▶ [Instructions to follow] Up to and including the line containing "bmesh.ops.translate(mesh, vec=(0, self.lift, 0), verts=back)", please reproduce the lines of the listing below, starting from the top.

■ ■ ■

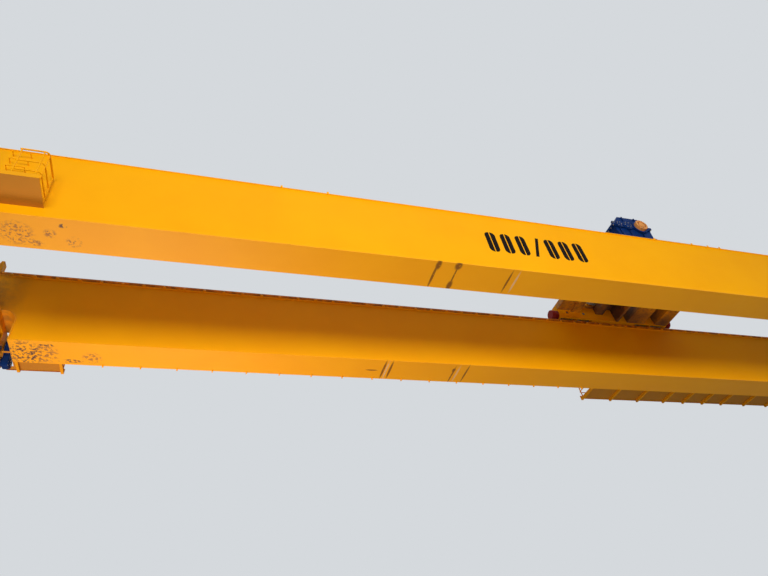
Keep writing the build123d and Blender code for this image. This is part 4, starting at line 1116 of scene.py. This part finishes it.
class CRANE_OT_figures(bpy.types.Operator):
    """Stencil generic figures on the front girder"""
    bl_idname = "crane.figures"
    bl_label = "Stencilled figures"

    marks = "000/000"
    first_x = -1.74
    middle_z = 1.30
    lift = 0.0015
    corner_share = 0.42
    corner_steps = 6
    lean_share = 0.38
    thick_share = 0.16

    def execute(self, context):
        size = sizes()
        mesh = bmesh.new()
        x = self.first_x
        for mark in self.marks:
            draw = self.stroke if mark == "/" else self.zero
            draw(mesh, x, size)
            x += size.figure_pitch
        piece("stencilled_figures", mesh, "bridge", "yellow_paint", "stencil_paint")
        return {"FINISHED"}

    def film(self, mesh, outline):
        """Thin film of paint with the outline, given as X and Z."""
        face = mesh.faces.new([mesh.verts.new((x, WEB_LOW.y - self.lift, z)) for x, z in outline])
        made = bmesh.ops.extrude_face_region(mesh, geom=[face])
        back = [item for item in made["geom"] if isinstance(item, bmesh.types.BMVert)]
        bmesh.ops.translate(mesh, vec=(0, self.lift, 0), verts=back)

    def zero(self, mesh, x, size):
        """Two rounded halves either side of the stencil's bridge."""
        half = size.figure_height / 2
        reach = size.figure_width / 2
        radius = size.figure_width * self.corner_share
        bends = quarter(radius, self.corner_steps)
        for side in (-1, 1):
            inner = x + side * size.figure_slit / 2
            centre = x + side * (reach - radius)
            low = self.middle_z - half + radius
            high = self.middle_z + half - radius
            outline = [(inner, low - radius)]
            outline += [(centre + side * along, low - across) for across, along in bends]
            outline += [(centre + side * along, high + across) for along, across in bends]
            outline.append((inner, high + radius))
            self.film(mesh, outline)

    def stroke(self, mesh, x, size):
        """Slanted bar."""
        half = size.figure_height / 2
        lean = size.figure_width * self.lean_share
        thick = size.figure_width * self.thick_share
        self.film(mesh, [
            (x - lean - thick, self.middle_z - half), (x - lean + thick, self.middle_z - half),
            (x + lean + thick, self.middle_z + half), (x + lean - thick, self.middle_z + half),
        ])


class CRANE_PT_finish(bpy.types.Panel):
    """Lists the steps that dress the crane"""
    bl_idname = "CRANE_PT_finish"
    bl_label = "Crane finish"
    bl_space_type = "VIEW_3D"
    bl_region_type = "UI"
    bl_category = "Crane"

    def draw(self, context):
        for step in STEPS:
            self.layout.operator(step.bl_idname)
        for group in GROUPS:
            holder = getattr(context.scene, group)
            box = self.layout.box()
            for name in holder.bl_rna.properties.keys():
                if name not in ("rna_type", "name"):
                    box.prop(holder, name)


STEPS = (
    CRANE_OT_stage, CRANE_OT_paint_frame, CRANE_OT_weld_seams, CRANE_OT_rail_clips,
    CRANE_OT_bearing_covers, CRANE_OT_reducer_fittings, CRANE_OT_drive_fittings, CRANE_OT_sockets,
    CRANE_OT_cable_cleats, CRANE_OT_figures,
)
GROUPS = {"crane_colours": CraneColours, "crane_sizes": CraneSizes, "crane_view": CraneView}


def register():
    """Register the groups of properties, the steps and the panel."""
    for name, group in GROUPS.items():
        bpy.utils.register_class(group)
        setattr(bpy.types.Scene, name, bpy.props.PointerProperty(type=group))
    for item in (*STEPS, CRANE_PT_finish):
        bpy.utils.register_class(item)


def unregister():
    """Take away all that register adds."""
    for item in (*STEPS, CRANE_PT_finish):
        bpy.utils.unregister_class(item)
    for name, group in GROUPS.items():
        delattr(bpy.types.Scene, name)
        bpy.utils.unregister_class(group)


def main():
    """Dress the crane step by step."""
    register()
    for step in STEPS:
        group, name = step.bl_idname.split(".")
        getattr(getattr(bpy.ops, group), name)()


if __name__ == "__main__":
    main()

■ ■ ■

▶ [Output for this exercise]
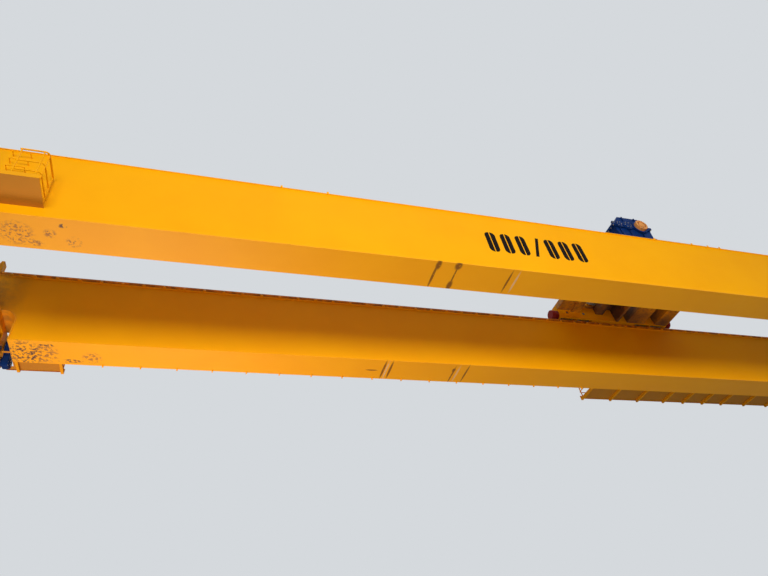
Keep writing the build123d and Blender code for this image. This is part 4, starting at line 1116 of scene.py. This part finishes it.
class CRANE_OT_figures(bpy.types.Operator):
    """Stencil generic figures on the front girder"""
    bl_idname = "crane.figures"
    bl_label = "Stencilled figures"

    marks = "000/000"
    first_x = -1.74
    middle_z = 1.30
    lift = 0.0015
    corner_share = 0.42
    corner_steps = 6
    lean_share = 0.38
    thick_share = 0.16

    def execute(self, context):
        size = sizes()
        mesh = bmesh.new()
        x = self.first_x
        for mark in self.marks:
            draw = self.stroke if mark == "/" else self.zero
            draw(mesh, x, size)
            x += size.figure_pitch
        piece("stencilled_figures", mesh, "bridge", "yellow_paint", "stencil_paint")
        return {"FINISHED"}

    def film(self, mesh, outline):
        """Thin film of paint with the outline, given as X and Z."""
        face = mesh.faces.new([mesh.verts.new((x, WEB_LOW.y - self.lift, z)) for x, z in outline])
        made = bmesh.ops.extrude_face_region(mesh, geom=[face])
        back = [item for item in made["geom"] if isinstance(item, bmesh.types.BMVert)]
        bmesh.ops.translate(mesh, vec=(0, self.lift, 0), verts=back)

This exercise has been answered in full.